The past of St. Louis has been rich in achievement. The future of St. Louis is bright with assured promise. The influence exerted by the World’s Fair movement has been genuinely wholesome and filled with the soundest inspiration. It has stimulated the best minds of the city to their best endeavor.

It has not aroused that unwise spirit which seeks present profit at a sacrifice of future prosperity and stability. There have been no “boom” tactics resorted to during the World’s Fair period. The firmest characters of local citizenship have safeguarded the community against this peril, consequently there will be no depressing reaction following the close of the World’s Fair.

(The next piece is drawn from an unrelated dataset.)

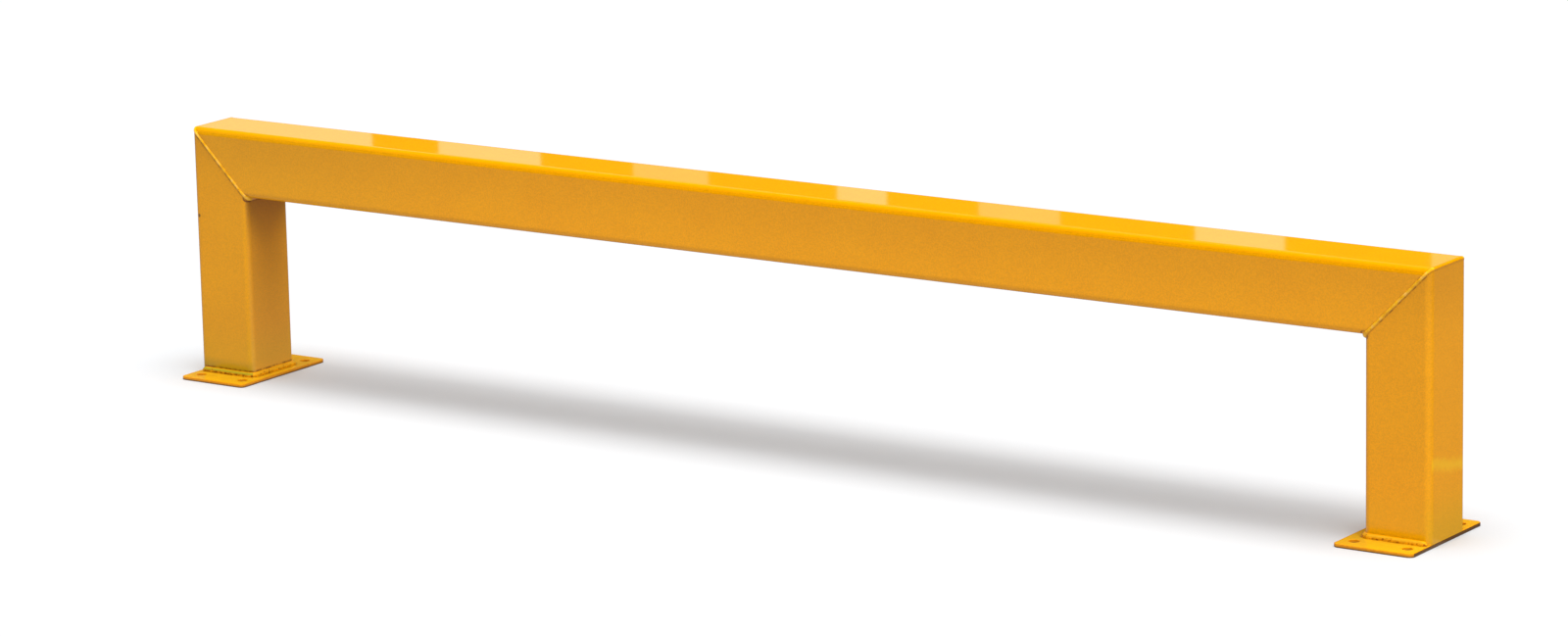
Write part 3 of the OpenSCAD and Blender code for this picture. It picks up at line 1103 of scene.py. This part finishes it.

The great local banks have profited by the experience of other World’s Fair cities, and, while offering every encouragement to legitimate enterprise, have been enabled to prevent the consummation of perilous projects from which the city would suffer later. Similarly, also, the real estate interests have properly discouraged an inflation of realty values that would mean demoralization in the end.

The one aim of the leaders of local thought and action has been so to shape affairs that St. Louis should profit legitimately by the World’s Fair to the fullest extent and yet remain secure against an ensuing depression and disturbance of proper values.

As a result of the dominance of this wise counsel, the World’s Fair gain of St. Louis is certain and vast in extent. The city has been favorably brought to the attention of the entire world. Its surpassing claims as a field for the profitable employment of capital are known in every great money center on the globe.

The continent-sweep of its natural trade territory is vitally recognized. Its importance as one of the world’s leading manufacturing cities is distinctly appreciated. The increase in population, due to the attracting of permanent residents as a result of the World’s Fair, will be great. The wholesome advance of real estate values is assured. The beautifying of the city as a preparation for the World’s Fair constitutes a lasting gain of incalculable benefit.

The stimulus to greater effort in the immediate future is an inevitable consequence of the new and prouder station now occupied by St. Louis. A spirit of exceptional civic loyalty and acceptance of citizenship duties has been aroused.

Good government of the municipality is more strenuously insisted upon than in the past. The elimination of politics as the deciding force in municipal elections is viewed with greater favor.

The World’s Fair has created a cosmopolitan atmosphere which counts for future greatness and dignity. The World’s Fair advertising of St. Louis will be beneficently felt for many years to come. The first World’s Fair city of the twentieth century holds the strongest position in the center of the world’s stage.

The local historian who closes his consideration of St. Louis and its history in the full flush of the World’s Fair period does not need to be a partisan to predict the brightest of futures for this city.

St. Louis is but at the beginning of the most fruitful era of its existence. It has progressed logically to this point. It has made good its claims at every juncture. The World’s Fair celebrating the centennial anniversary of the Louisiana Purchase is but a natural sequence in the fulfillment of the destinies of St. Louis, the metropolis of the Louisiana Purchase Territory.

The future greatness of the city is confirmed by its inexorable past progress along its appointed course. This is the soundest and sanest logic of the existing situation.

St. Louis, the World’s Fair city of 1904, is now about to enter upon its fullest inheritance of well earned prosperity and international acclaim.